> [SUPPLIED INFORMATION]

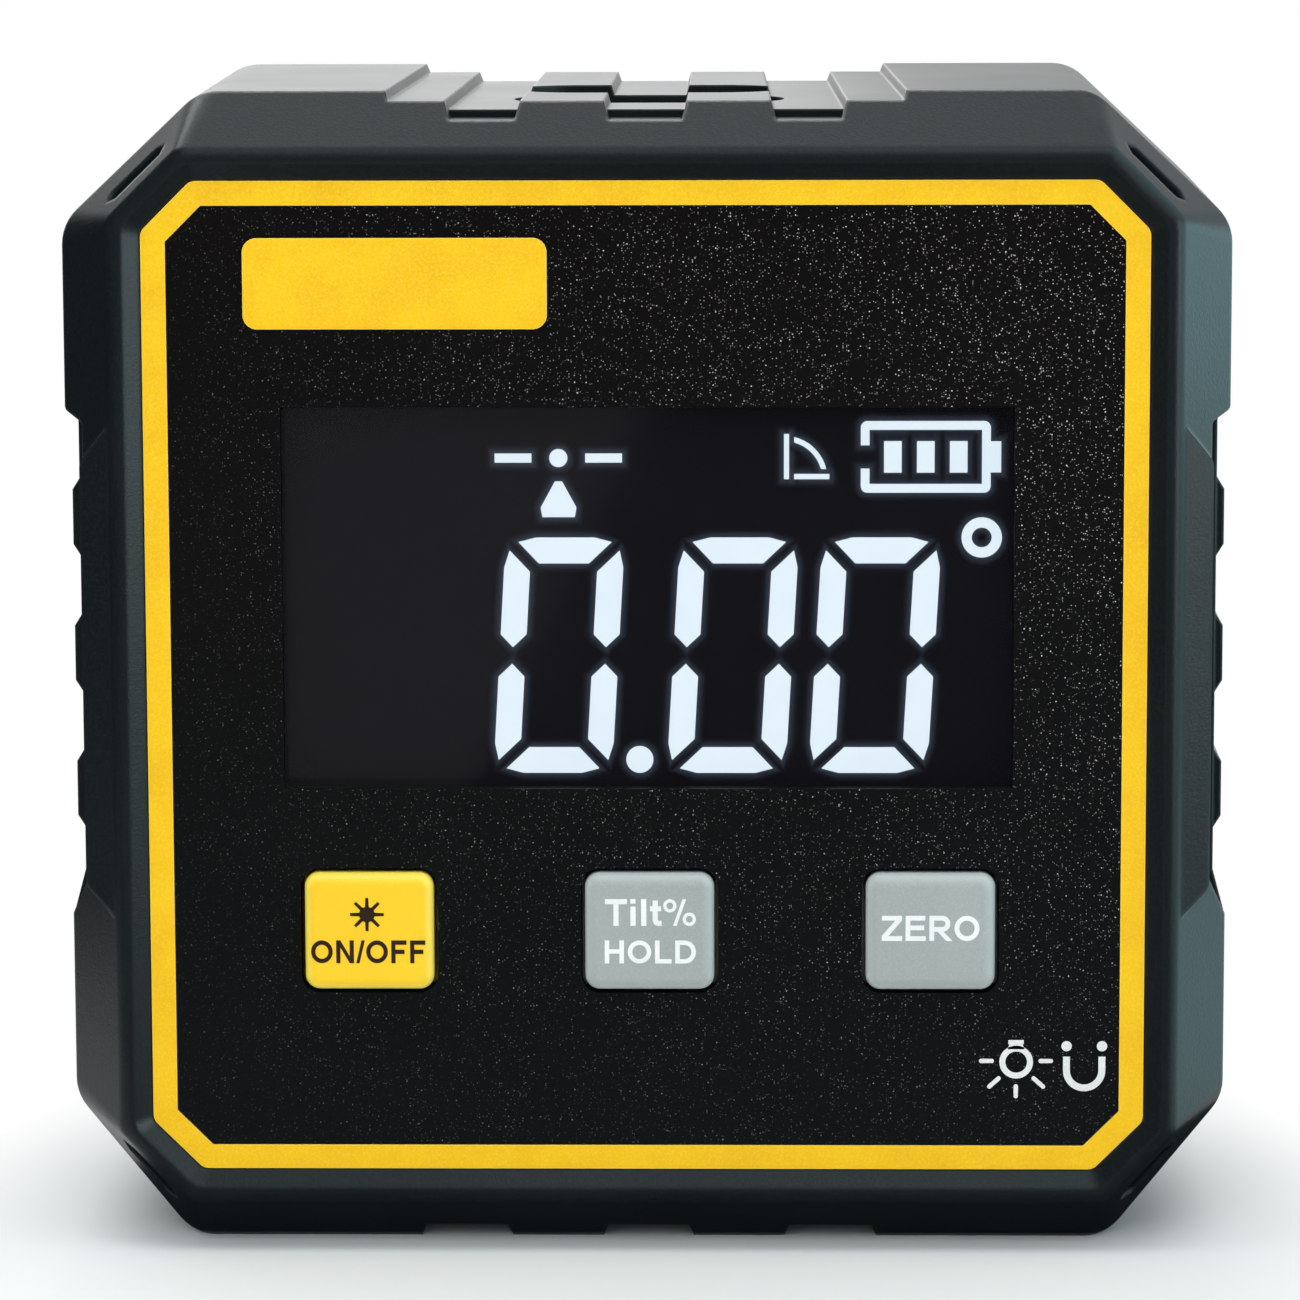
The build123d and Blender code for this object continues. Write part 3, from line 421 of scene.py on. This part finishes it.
def haloMaterial():
    paint = Paint("segmentHalo")
    fade = paint.add("ShaderNodeAttribute", {"attribute_name": "glow"}, out="Fac")
    haze = 1 - haloLook["haze"] / 2 + paint.noise(haloLook["hazeSize"]) * haloLook["haze"]
    return paint.set(baseColor=(0, 0, 0), emissionColor=haloLook["colour"],
                     emissionStrength=segmentLook["strength"], specularIorLevel=0.0,
                     alpha=fade * fade * haze * haloLook["peak"])


def segmentHalo():
    fronts = copyOf("display_segments")
    bmesh.ops.remove_doubles(fronts, verts=fronts.verts, dist=weld)
    others = [f for f in fronts.faces if f.normal.y > -haloLook["frontal"]]
    bmesh.ops.delete(fronts, geom=others, context="FACES")
    rim = [e for e in fronts.edges if e.is_boundary]
    outward = {}
    for e in rim:
        along = (e.verts[1].co - e.verts[0].co).normalized()
        aside = along.cross(Vector((0, 1, 0)))
        if aside.dot(e.link_faces[0].calc_center_median() - e.verts[0].co) > 0:
            aside = -aside
        for v in e.verts:
            outward.setdefault(v, []).append(aside)
    halo = bmesh.new()
    glow = halo.verts.layers.float.new("glow")
    for e in rim:
        inner, outer = [], []
        for v in e.verts:
            both = sum(outward[v], Vector())        # shorter where the rim turns more
            stretch = min(2 / max(both.length_squared, haloLook["least"]), haloLook["mitre"])
            place = v.co + Vector((0, haloLook["sink"], 0))
            inner.append(halo.verts.new(place))
            outer.append(halo.verts.new(place + both * stretch * haloLook["wide"]))
            inner[-1][glow] = 1.0
        halo.faces.new((*inner, *reversed(outer)))
    fronts.free()
    bmesh.ops.remove_doubles(halo, verts=halo.verts, dist=weld)
    towardsViewer(halo)
    finished(halo, "segmentHalo", haloMaterial(), "housing", smooth=False)


segmentHalo()
print("display lens and halo made")

# Key caps: rounded corners, softly rolled front edges, a flange that keeps them in, a stem behind
capLook = {"corner": 0.8 * mm, "cornerSteps": 8, "roll": 0.70 * mm, "rollSteps": 8, "lip": 1.0 * mm,
           "flangeFront": 3.35 * mm, "flange": 0.8 * mm, "stem": 1.4 * mm}
# rim colours: a painted highlight on the rolled edges of the caps
keyYellowLook = {"colour": (0.96, 0.60, 0.010), "shade": (0.94, 0.56, 0.008),
                 "edge": (1.0, 0.80, 0.06), "roughness": 0.40, "grainSize": 0.09 * mm,
                 "grainDepth": 0.004 * mm, "grainTone": 0.15, "paintedEdgeLightShare": 0.3,
                 "edgeRadius": 0.12 * mm, "specular": 0.4,
                 "rim": (1.0, 0.86, 0.13), "rimHighlightTone": 0.75, "rimHighlightSpread": 0.38}
keyGreyLook = {"colour": (0.345, 0.385, 0.374), "shade": (0.325, 0.366, 0.356),
               "edge": (0.52, 0.58, 0.56), "roughness": 0.42, "grainSize": 0.09 * mm,
               "grainDepth": 0.004 * mm, "grainTone": 0.25, "paintedEdgeLightShare": 0.3,
               "edgeRadius": 0.12 * mm, "specular": 0.4,
               "rim": (0.50, 0.56, 0.55), "rimHighlightTone": 0.75, "rimHighlightSpread": 0.38}


def block(mesh, low, high):         # a box between two corners
    low, high = Vector(low), Vector(high)
    made = bmesh.ops.create_cube(mesh, size=1)["verts"]
    bmesh.ops.scale(mesh, vec=high - low, verts=made)
    bmesh.ops.translate(mesh, vec=(low + high) / 2, verts=made)


def alongY(edge):
    a, b = edge.verts
    return abs(a.co.y - b.co.y) > 0.5 * (a.co - b.co).length


def bevelled(mesh, edges, reach, steps):
    bmesh.ops.bevel(mesh, geom=edges, offset=reach, offset_type="OFFSET", segments=steps,
                    profile=0.5, affect="EDGES", material=-1)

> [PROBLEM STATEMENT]
Up to and including the line with "alpha=fade * fade", repeat the data exactly, starting from its first line; nothing else belongs in the response.

> [EXERCISE SOLUTION]
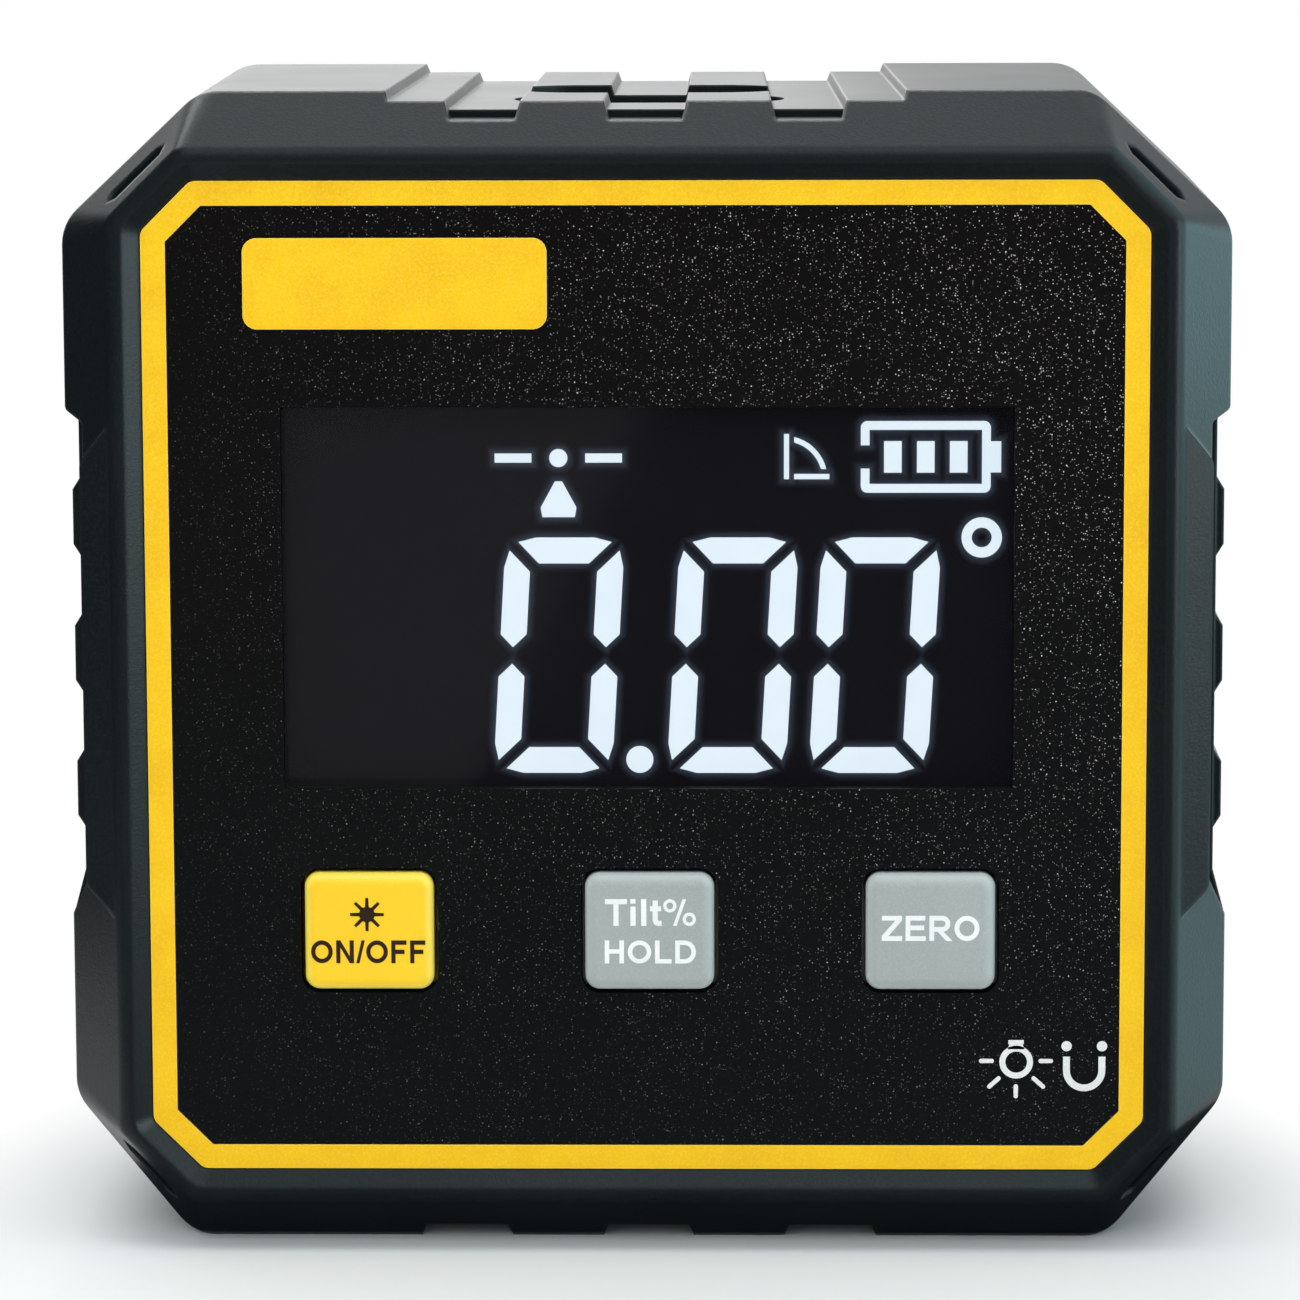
The build123d and Blender code for this object continues. Write part 3, from line 421 of scene.py on. This part finishes it.
def haloMaterial():
    paint = Paint("segmentHalo")
    fade = paint.add("ShaderNodeAttribute", {"attribute_name": "glow"}, out="Fac")
    haze = 1 - haloLook["haze"] / 2 + paint.noise(haloLook["hazeSize"]) * haloLook["haze"]
    return paint.set(baseColor=(0, 0, 0), emissionColor=haloLook["colour"],
                     emissionStrength=segmentLook["strength"], specularIorLevel=0.0,
                     alpha=fade * fade * haze * haloLook["peak"])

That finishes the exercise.